In the nearby Peace Tower, we easily got some local money and then did our best to start spending it. Our first destination was the state department store. And while we had assumed it would be a glum dark soviet style store with little to offer, we were in for a big surprise: the light flooded building featured well-known brands galore – food, clothes, electronics, you name it. After we had unsuccessfully tried to buy a new computer mouse in Korea, this task proved to be extremely simple here: within less than five minutes we were the proud owners of a new HP mouse.
From the store, we walked another couple of hundred meters to a restaurant for lunch. I had picked the ‘Blanka Luna’, as it offered vegetarian and even vegan fare. As we were sure to be served more than enough meat in the next couple of weeks, that sounded just right. And indeed, the food was simply great.
As Max craved for some exercise, we picked a path back to the department store through the backyards of the apartment blocks. With not much of a detour, we passed three playgrounds, which all also featured fitness equipment. The playgrounds were relatively modern, clean and well maintained. Max was delighted – specifically after his rather disappointing experience in regards to playgrounds in South-Korea.
We were standing in the sunshine and it was absolutely T-shirt temperature. We had followed the temperatures of Ulaanbaatar for the last couple of months and had been delighted when we saw that with our arrival the temperatures would be hiking up significantly from -11 to +2 °C per day a couple of days earlier to suddenly a pleasant -2 to +21 °C.

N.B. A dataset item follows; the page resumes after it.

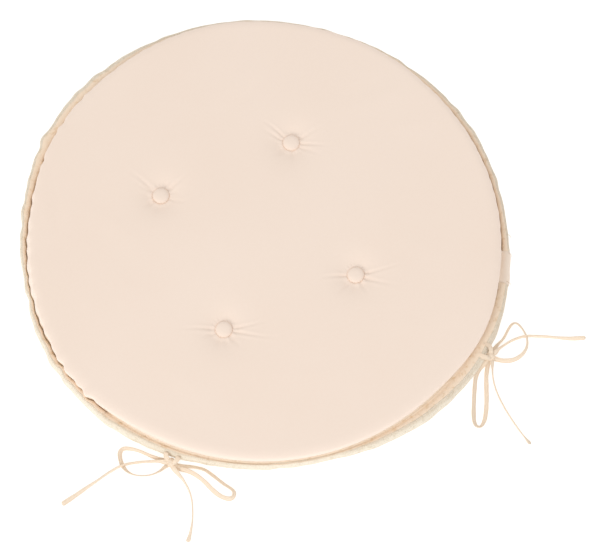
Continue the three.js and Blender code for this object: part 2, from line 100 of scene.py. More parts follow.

Before temperatures dropped in the evening, we were back at our cozy guest house, played Uno and Tantrix with some other guests and worked on our blog. There were two categories of guests at the hostel: those who did a short stopover along the Trans-Siberian Railroad on their way from Moscow to Bejing and those who were planning to explore Mongolia for an extended period of time.
As we have the luxury of being able to do both, we found lots of things to talk about with the other guests. While Yasemina from Slovenia told us about her experience in the train, Anne from Berlin recounted some tales from her trips to Mongolia.
Oogii picked us up the next morning and showed us some of the main sights in town. We started our tour at the Buddhist Gandan monastery. As we entered one of the buildings, we realized that there was just a ceremony going on at that stage. The monks were singing or reciting something and the younger monks accompanied them with the sound of conch horns, cymbals and drums. The people of faith participating in the ceremony all tried to get hold of a large blue shawl and in return passed on some donations in form of money towards the head monk.
Once we had seen enough, we headed out and explored a bit further. We would not have recognized the wishing pole if Oogii would not have explained it to us. But that explained why there were so many people huddled around that one pole – hoping to get their wishes fulfilled.
A bit further, we entered a large building and were surprised to find inside it a 26m golden statue of a standing bodhisattva. When trying to turn some of the prayer mills inside, we realized how cold it was in the building. The metal seemed to be still at freezing temperatures. Once again, we realized how lucky we were having arrived just when real spring time temperatures were hitting town.
Our next stop was at the newly built dinosaur museum, where some dinosaur skeletons from the many sites in the Southern Gobi Desert were on display. Not surprisingly, Max was much more fascinated by the dinosaurs vs. the temples.
From there it was just a very short drive to the main square, recently renamed after the infamous national hero Genghis Khan. The square is flanked by the parliament, the stock exchange, the main post office, the national theater and many more important buildings.
But we were magically drawn towards the center of the square. There was some kind of tourism marketing event going on and on a small stage there were multiple groups presenting their skills: there was music, singing and dancing – a great introduction to local culture and dress. And at the same time a nice group of mostly local people standing around and watching what was going on.
While Max loved to see the children dance, Sam and I were most impressed by a group of musicians playing the horsehead fiddle, and a Mongolian plucked zither. Either there is a Mongolian folk song that sounds a bit like Apocalyptica or they simply interpreted one of their pieces with traditional instruments.
We could have stayed there for ages, as there were more and more groups arriving to present their skills. But eventually hunger took over and we walked a couple of blocks towards a restaurant called ‘BD’s Mongolian BBQ’. We had not been to such a fancy restaurant for quite a while. It was great fun to select various vegetables, meats and sauces and to then see them being prepared on an enormous hot plate by the chefs. They did not just grill our food, but they made a big show out of it with juggling their utensils and using a bit of fire for special effects. It was great fun and really good food!
After so much food, we were happy to take a hike back to our place. Along the way, we could not resist to buy some classical German food at the supermarket. Getting stuff like Schokolinsen, Nutella or Apfelmus was just too tempting.
The next morning, we were picked up already for our big tour of Mongolia. Actually, due to the fact that we’re traveling very early in the season, we’ll be concentrating on the South with the Gobi Desert and a bit of the central highlands in the hopes of having reasonable temperatures.
We were looking forward to that trip very much. After all, we love nature and large empty spaces. And for sure, Mongolia should fit those criteria really well!